La planification des coûts nous concerne tous
Les AASQA sont des organisations qui échappent à la logique commerciale en raison de la nature non marchande de leur mission, elles présentent également des spécificités liées à leur activité et constituent un réseau hétérogène en termes de choix techniques et de niveaux de développement.
Pourtant, la mise en œuvre de quelques principes rend la planification budgétaire possible :
envisager une application tempérée des textes réglementaires en clarifiant leurs conséquences économiques,
. réussir à identifier les apports des nouvelles techniques,
. distinguer ce qu’il est possible de faire de ce qui est réaliste de faire.
La surveillance de la qualité de l’air est un service public d’un nouveau type, il produit des connaissances relatives au risque pour le grand public. Cette activité répond à des besoins complexes et non stabilisés, elle requiert une nouvelle approche pour la compréhension des attentes et la définition précise des services rendus.

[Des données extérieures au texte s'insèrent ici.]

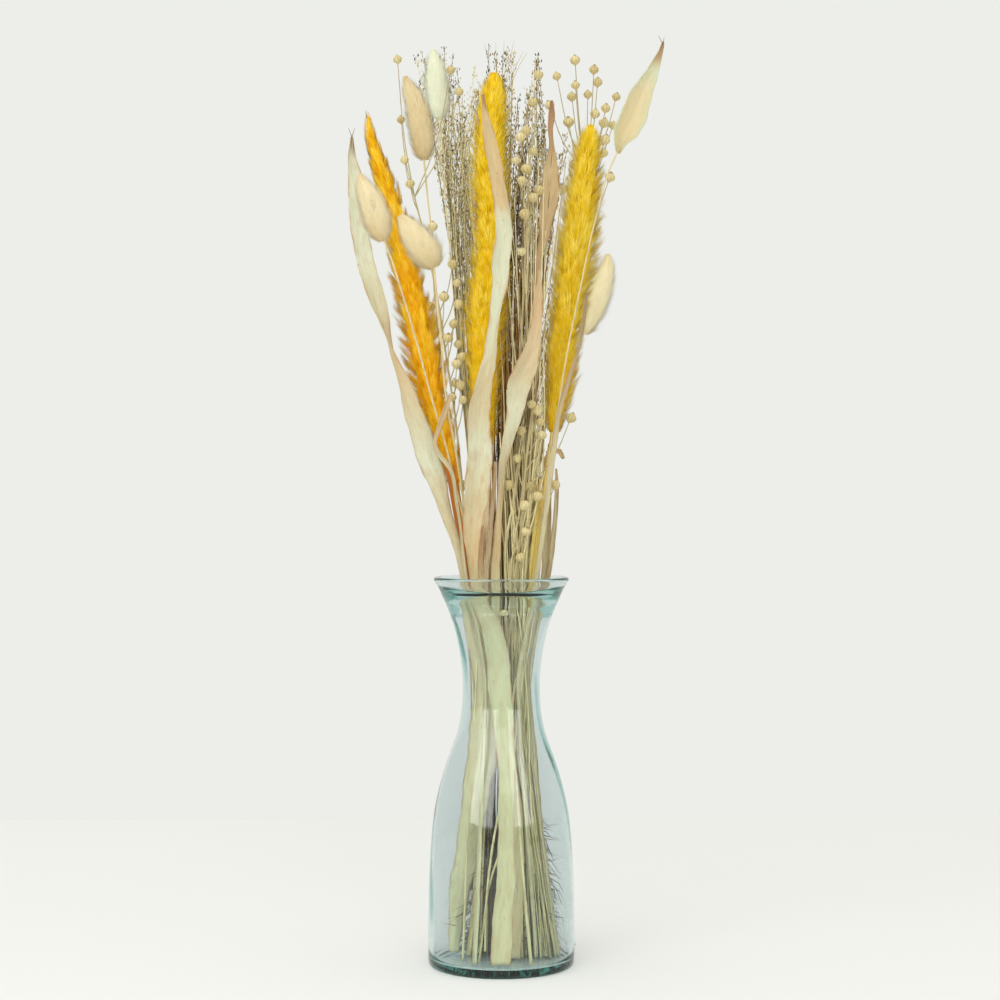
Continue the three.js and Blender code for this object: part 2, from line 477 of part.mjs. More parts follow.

Pour conclure, rappelons qu’à l’image de tous les services publics, le coût de la surveillance de la qualité de l’air dépend non seulement des exigences réglementaires européennes et nationales mais aussi de l’équilibre, que recherchent en permanence les conseils d’administration des AASQA, entre la volonté de fournir au public l’information la plus pertinente et la plus accessible possible et le souci d’optimiser les dépenses publiques.